With a view to better understanding real Taylor series,
I have examined some books on basic Calculus, with an eye for the proofs of the Taylor series theorem and the possible
authors' comments on its derivation. (My reaction when I first saw a proof of it, many years ago, was a mixture of great surprise
and anxiety. And still, while I understand the individual steps, the way they all combine
to produce e.g. the series for sinx strikes me as little short of miraculous.)
Up to now, from the books I have seen, I get the same impression: that this theorem is a technical exercise
in repeated applications of the mean-value theorem. And we are lucky that some useful functions happen to have
all derivatives bounded, so the remainder tends to zero and a nice series occurs, with nothing else to be said. But some authors do place some comments close to what I feel, albeit not very encouraging, e.g:
from Calculus, by Karl Menger: "Taylor's formula (…) is one of the great marvels of mathematics. (…) This is
something like a mathematical action at a distance (…)"

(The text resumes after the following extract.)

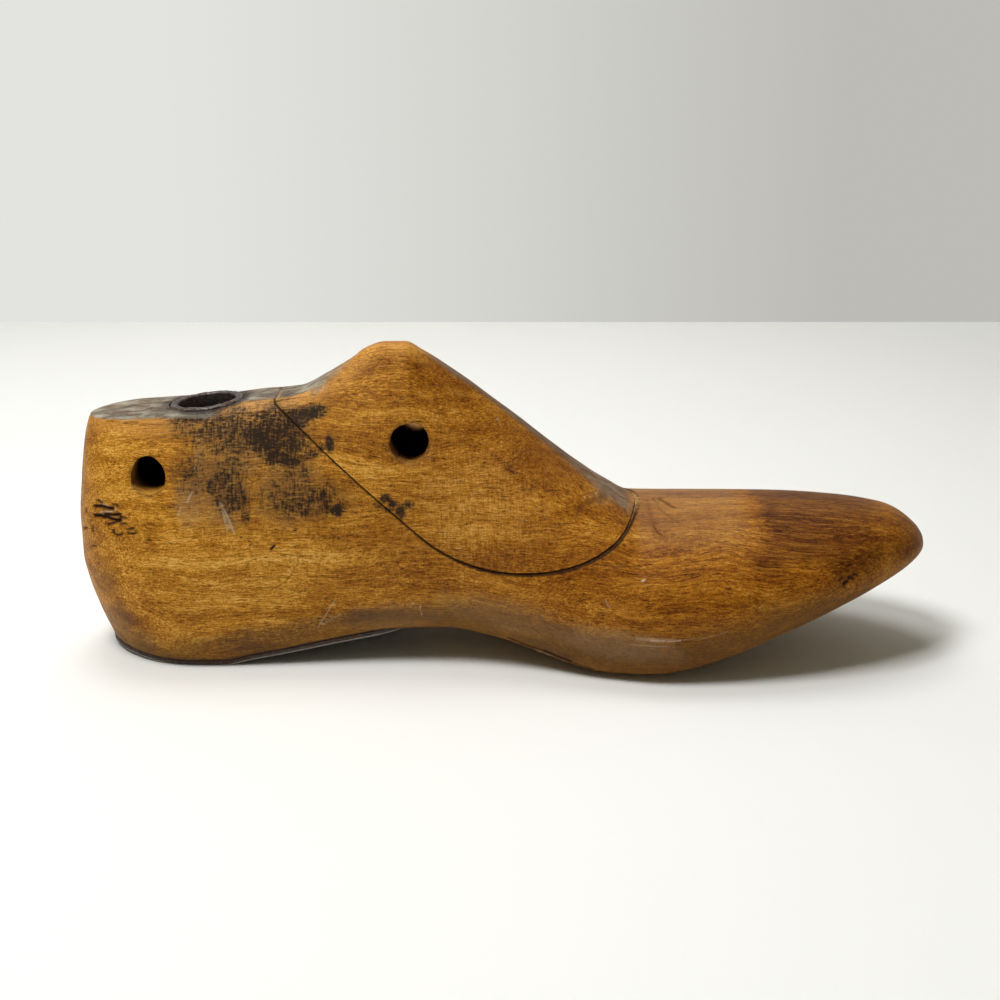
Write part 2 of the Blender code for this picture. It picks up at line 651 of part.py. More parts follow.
def build():
    for obj in list(bpy.data.objects):
        bpy.data.objects.remove(obj)
    scene = bpy.context.scene
    parts = bpy.data.collections.new("cobbler_last")
    cutters = bpy.data.collections.new("cutters")
    scene.collection.children.link(parts)
    scene.collection.children.link(cutters)

    wood = make_material("old_beech", (0.34, 0.165, 0.045), 0.45, 0.0)
    block_wood = make_material("block_beech", (0.37, 0.18, 0.048), 0.45, 0.0)
    steel = make_material("thimble_steel", (0.20, 0.19, 0.20), 0.38, 1.0)
    iron = make_material("plate_iron", (0.10, 0.085, 0.08), 0.55, 1.0)
    nail_iron = make_material("nail_iron", (0.13, 0.11, 0.10), 0.50, 1.0)
    pin_steel = make_material("pin_steel", (0.42, 0.40, 0.37), 0.35, 1.0)
    brass = make_material("bush_brass", (0.55, 0.38, 0.14), 0.40, 1.0)

    # The block's origin is on the line that it lifts along
    lift = Vector((-math.cos(LIFT_ANGLE), 0, math.sin(LIFT_ANGLE)))
    root = Vector((place(PIN_STATION), 0, cut_height(PIN_STATION)))
    body = last_shape("last_body", wood, parts)
    block = last_shape("scoop_block", block_wood, parts)
    block.data.transform(Matrix.Translation(-root))
    block.location = root

    # Saw cut
    scoop = extruded("scoop_cutter", cut_outline(0, 0), REACH, cutters)
    keep = extruded("block_keeper", cut_outline(KERF_BACK, KERF_UP), REACH, cutters)
    boolean(body, scoop)
    boolean(block, keep, "INTERSECT", "MANIFOLD")

    # Jack thimble in the heel top
    seat = Vector((place(THIMBLE_STATION), THIMBLE_SHIFT, along(TOP_LINE, THIMBLE_STATION)))
    down = Vector((math.sin(THIMBLE_TILT), 0, -math.cos(THIMBLE_TILT)))
    inner = THIMBLE_BORE / 2
    outer = inner + THIMBLE_WALL
    turned("jack_thimble", lipped_tube(inner, outer, 0, THIMBLE_DEPTH), ROUND_STEPS, steel, parts, seat, down)
    well_end = THIMBLE_DEPTH + THIMBLE_END_ROOM
    socket_end = THIMBLE_DEPTH + GAP
    lip_seat = LIP_THICKNESS - LIP_RISE + GAP
    lip_room = outer + LIP_REACH + GAP
    socket_profile = [(0, well_end), (inner, well_end), (inner, socket_end), (outer + GAP, socket_end),
                      (outer + GAP, lip_seat), (lip_room, lip_seat), (lip_room, -HEAD_REACH),
                      (0, -HEAD_REACH)]
    socket = turned("socket_cutter", socket_profile, ROUND_STEPS, None, cutters, seat, down)
    boolean(body, socket)

    # Cross holes for the last hook
    for name, target, station, height, radius in (
            ("heel_hole_cutter", body, HEEL_HOLE_STATION, HEEL_HOLE_HEIGHT, HEEL_HOLE_RADIUS),
            ("block_hole_cutter", block, BLOCK_HOLE_STATION, BLOCK_HOLE_HEIGHT, BLOCK_HOLE_RADIUS)):
        middle = Vector((place(station), 0, height))
        across = Vector((0, 1, 0))
        hole = turned(name, rod(radius, -REACH, REACH), ROUND_STEPS, None, cutters, middle, across)
        boolean(target, hole, solver="MANIFOLD")

    # Steel pin in the body, brass bush in the block
    pin_profile = [(0, PIN_STANDING), (PIN_RADIUS - PIN_NOSE, PIN_STANDING),
                   (PIN_RADIUS, PIN_STANDING - PIN_NOSE), (PIN_RADIUS, PIN_NOSE - PIN_BURIED),
                   (PIN_RADIUS - PIN_NOSE, -PIN_BURIED), (0, -PIN_BURIED)]
    turned("block_pin", pin_profile, SMALL_ROUND_STEPS, pin_steel, parts, root, lift)
    bush_in = PIN_RADIUS + GAP
    bush_out = bush_in + BUSH_WALL
    pin_hole = turned("pin_cutter", rod(bush_in, -PIN_BURIED - GAP, PIN_STANDING),
                      SMALL_ROUND_STEPS, None, cutters, root, lift)
    boolean(body, pin_hole)
    bush = turned("pin_bush", tube(bush_in, bush_out, -BUSH_LENGTH, BUSH_LENGTH),
                  SMALL_ROUND_STEPS, brass, parts, root, lift)
    boolean(bush, keep, "INTERSECT")
    bush_hole = turned("bush_cutter", rod(bush_out + GAP, -BUSH_LENGTH, BUSH_LENGTH + GAP),
                       SMALL_ROUND_STEPS, None, cutters, root, lift)
    boolean(block, bush_hole, solver="MANIFOLD")

    # Heel plate and nails
    plate = plate_shape("heel_plate", iron, parts)
    floor_cut = box("floor_cutter", (-REACH, -REACH, -REACH), (REACH * 4, REACH, 0), cutters)
    boolean(plate, floor_cut)
    boolean(body, floor_cut)
    for number, (part, side) in enumerate(NAIL_PLACES, 1):
        station = part * PLATE_FRONT
        across = nail_across(station, side)
        up = plate_normal(station, across)
        seat = plate_point(station, across) - up * PLATE_THICKNESS
        seat.z = max(seat.z, 0.0)
        seat += up * NAIL_SINK
        name = "heel_nail_%d" % number
        cone = NAIL_HEAD_RIM + (NAIL_HEAD_RADIUS - NAIL_SHANK_RADIUS) * NAIL_HEAD_SLOPE
        nail_profile = [(0, NAIL_LENGTH), (NAIL_TIP_RADIUS, NAIL_LENGTH),
                        (NAIL_SHANK_RADIUS, NAIL_LENGTH - NAIL_POINT), (NAIL_SHANK_RADIUS, cone),
                        (NAIL_HEAD_RADIUS, NAIL_HEAD_RIM), (NAIL_HEAD_RADIUS, 0), (0, 0)]
        turned(name, nail_profile, SMALL_ROUND_STEPS, nail_iron, parts, seat, up)
        head_room = NAIL_HEAD_RADIUS + GAP
        shank_room = NAIL_SHANK_RADIUS + GAP
        sink_profile = [(0, NAIL_LENGTH), (shank_room, NAIL_LENGTH), (shank_room, cone + GAP),
                        (head_room, NAIL_HEAD_RIM + GAP), (head_room, -HEAD_REACH),
                        (0, -HEAD_REACH)]
        sink = turned(name + "_sink", sink_profile, SMALL_ROUND_STEPS, None, cutters, seat, up)
        boolean(plate, sink)
        drill = turned(name + "_drill", rod(shank_room, -HEAD_REACH, NAIL_LENGTH + GAP),
                       SMALL_ROUND_STEPS, None, cutters, seat, up)
        boolean(body, drill)

    for cutter in cutters.objects:
        cutter.hide_render = True
        cutter.display_type = "WIRE"


build()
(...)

from Real Analysis, by Laczkovich & Sós: "The statement of Theorem (…) is actually quite surprising (…) the
derivatives of f at a alone determine the values of the function at every other point (…)"
from Introduction to the Calculus, by Osgood: "(…) Since it took the race two centuries to develop
this formula after the Calculus was invented, the student will not be surprised that the reasons which
underlie it cannot be given him in a few words. Let him accept it as a deus ex machina."

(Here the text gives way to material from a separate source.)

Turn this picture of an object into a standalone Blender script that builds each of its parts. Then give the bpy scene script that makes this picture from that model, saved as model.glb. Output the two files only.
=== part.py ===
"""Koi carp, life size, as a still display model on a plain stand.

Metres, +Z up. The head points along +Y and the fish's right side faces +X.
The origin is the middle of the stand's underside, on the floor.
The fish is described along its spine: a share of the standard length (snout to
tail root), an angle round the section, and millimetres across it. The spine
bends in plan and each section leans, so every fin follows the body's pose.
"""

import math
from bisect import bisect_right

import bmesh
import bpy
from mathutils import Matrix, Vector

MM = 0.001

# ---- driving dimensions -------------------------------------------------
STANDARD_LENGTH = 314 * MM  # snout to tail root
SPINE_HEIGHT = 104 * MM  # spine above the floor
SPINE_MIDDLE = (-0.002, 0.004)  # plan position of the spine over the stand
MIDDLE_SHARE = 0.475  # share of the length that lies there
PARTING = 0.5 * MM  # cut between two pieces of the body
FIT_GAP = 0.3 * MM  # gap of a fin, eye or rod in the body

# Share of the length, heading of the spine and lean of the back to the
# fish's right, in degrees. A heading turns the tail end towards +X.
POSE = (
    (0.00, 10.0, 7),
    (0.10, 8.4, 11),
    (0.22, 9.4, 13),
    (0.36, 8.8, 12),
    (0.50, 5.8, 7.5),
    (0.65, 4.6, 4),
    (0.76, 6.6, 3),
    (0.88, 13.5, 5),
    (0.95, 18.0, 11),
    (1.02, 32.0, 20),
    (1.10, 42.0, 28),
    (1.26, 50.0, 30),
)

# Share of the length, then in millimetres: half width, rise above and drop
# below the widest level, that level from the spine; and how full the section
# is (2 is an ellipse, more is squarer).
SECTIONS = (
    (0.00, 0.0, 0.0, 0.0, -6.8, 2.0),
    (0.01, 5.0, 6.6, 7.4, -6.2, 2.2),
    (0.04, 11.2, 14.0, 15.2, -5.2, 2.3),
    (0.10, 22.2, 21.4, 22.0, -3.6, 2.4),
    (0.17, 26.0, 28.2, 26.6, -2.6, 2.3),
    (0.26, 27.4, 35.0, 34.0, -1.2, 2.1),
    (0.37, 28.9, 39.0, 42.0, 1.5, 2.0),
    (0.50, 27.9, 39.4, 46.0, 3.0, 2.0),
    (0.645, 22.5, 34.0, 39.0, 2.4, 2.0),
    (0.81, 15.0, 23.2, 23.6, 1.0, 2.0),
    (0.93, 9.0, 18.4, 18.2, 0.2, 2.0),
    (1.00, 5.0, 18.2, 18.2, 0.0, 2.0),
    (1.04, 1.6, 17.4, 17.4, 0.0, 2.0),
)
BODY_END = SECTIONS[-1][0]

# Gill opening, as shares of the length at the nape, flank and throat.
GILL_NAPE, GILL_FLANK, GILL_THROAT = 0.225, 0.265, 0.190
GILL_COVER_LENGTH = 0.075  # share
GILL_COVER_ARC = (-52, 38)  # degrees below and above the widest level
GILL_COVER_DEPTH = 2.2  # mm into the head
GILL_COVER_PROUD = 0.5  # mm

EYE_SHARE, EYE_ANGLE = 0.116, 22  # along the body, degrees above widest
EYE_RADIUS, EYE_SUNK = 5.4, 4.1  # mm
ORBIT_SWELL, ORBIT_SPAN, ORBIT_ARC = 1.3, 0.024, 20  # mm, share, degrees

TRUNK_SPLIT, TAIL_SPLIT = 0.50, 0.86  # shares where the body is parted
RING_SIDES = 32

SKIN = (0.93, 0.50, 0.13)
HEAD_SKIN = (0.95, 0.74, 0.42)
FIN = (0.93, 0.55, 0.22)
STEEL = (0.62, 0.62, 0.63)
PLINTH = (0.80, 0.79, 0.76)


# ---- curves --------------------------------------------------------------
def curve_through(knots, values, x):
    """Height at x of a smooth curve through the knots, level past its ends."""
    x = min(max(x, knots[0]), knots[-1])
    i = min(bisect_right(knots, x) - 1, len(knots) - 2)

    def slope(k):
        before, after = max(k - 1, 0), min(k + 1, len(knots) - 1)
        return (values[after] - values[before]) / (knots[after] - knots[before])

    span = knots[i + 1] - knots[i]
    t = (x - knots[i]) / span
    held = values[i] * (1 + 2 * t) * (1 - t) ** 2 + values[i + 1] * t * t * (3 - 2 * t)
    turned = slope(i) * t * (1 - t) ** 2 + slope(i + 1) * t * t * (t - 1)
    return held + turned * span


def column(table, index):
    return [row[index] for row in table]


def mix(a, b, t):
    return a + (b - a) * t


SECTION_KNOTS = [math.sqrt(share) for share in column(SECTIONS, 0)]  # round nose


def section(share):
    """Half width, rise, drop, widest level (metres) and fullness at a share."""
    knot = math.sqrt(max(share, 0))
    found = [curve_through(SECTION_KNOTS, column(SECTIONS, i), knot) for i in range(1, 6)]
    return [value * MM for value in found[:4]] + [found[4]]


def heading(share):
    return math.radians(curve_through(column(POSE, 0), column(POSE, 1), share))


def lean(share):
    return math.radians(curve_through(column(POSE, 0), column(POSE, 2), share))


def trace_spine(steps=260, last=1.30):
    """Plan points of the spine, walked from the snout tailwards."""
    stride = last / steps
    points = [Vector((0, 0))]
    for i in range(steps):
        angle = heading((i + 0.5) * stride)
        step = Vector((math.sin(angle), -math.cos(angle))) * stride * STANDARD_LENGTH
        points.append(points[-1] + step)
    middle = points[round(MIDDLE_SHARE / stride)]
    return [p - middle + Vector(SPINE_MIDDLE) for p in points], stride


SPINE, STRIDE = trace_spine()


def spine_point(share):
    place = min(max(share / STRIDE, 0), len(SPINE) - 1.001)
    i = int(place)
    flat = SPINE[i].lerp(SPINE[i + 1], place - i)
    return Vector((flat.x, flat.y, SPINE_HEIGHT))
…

Now all this inquiry may be overly romantic and obsessive on my part, and Taylor series be a perfect example of the
"cold and austere beauty of mathematics" as Russell has expressed. But I think that sharing mental experiences helps
the mind to improve its turns and horizons, so may I ask:
What was your reaction when you first saw this theorem?
And has your general understanding of it changed ever since, by some other way of looking at it and proving it?
Best Answer
It's simple to discover Taylor series. Let's start with $$ \tag{1}f(x) = f(a) + \int_a^x f'(s) \, ds, $$ which of course is just the fundamental theorem of calculus. Now if we are feeling playful we might note (again by FTC) that $f'(s) = f'(a) + \int_a^s f''(t) \, dt$. Plugging this into (1), we find that \begin{align} f(x) &= f(a) + \int_a^x f'(a) + \int_a^s f''(t) \, dt \,ds \\ \tag{2}&= f(a) + f'(a)(x - a) + \underbrace{\int_a^x \int_a^s f''(t) \, dt \, ds}_{\text{remainder}}. \end{align} We can keep going like this for as long as we want. The next step is to note that $f''(t) = f''(a) + \int_a^t f'''(u) \, du$. Plugging this into (2), we find that \begin{align} f(x) &= f(a) + f'(a) (x - a) + \int_a^x \int_a^s f''(a) + \int_a^t f'''(u) \, du \, dt \, ds \\ &= f(a) + f'(a)(x - a) + \int_a^x f''(a)(s - a) + \int_a^s \int_a^t f'''(u) \, du \, dt \, ds \\ &= f(a) + f'(a)(x - a) + f''(a) \frac{(x-a)^2}{2} + \underbrace{\int_a^x \int_a^s \int_a^t f'''(u) \, du \, dt \, ds}_{\text{remainder}}. \end{align} You see the pattern. So we have discovered the Taylor polynomial approximation to $f(x)$, and we have a formula for the remainder.
By the way, if $| f'''(u) | \leq M$ for all $u \in [a,x]$, then the remainder $R(x)$ satisfies \begin{align} | R(x) | &\leq \int_a^x \int_a^s \int_a^t | f'''(u) | \, du \, dt \, ds \\ &\leq \int_a^x \int_a^s \int_a^t M \, du \, dt \, ds \\ &= M \frac{(x-a)^3}{3!}. \end{align} You see what the bound on the remainder will be for higher order Taylor series approximations. So we see that the remainder will be small if $x$ is close to $a$.
(If $f$ is sine or cosine, we can take $M = 1$. If $f$ is the exponential function, we can take $M = e^x$.)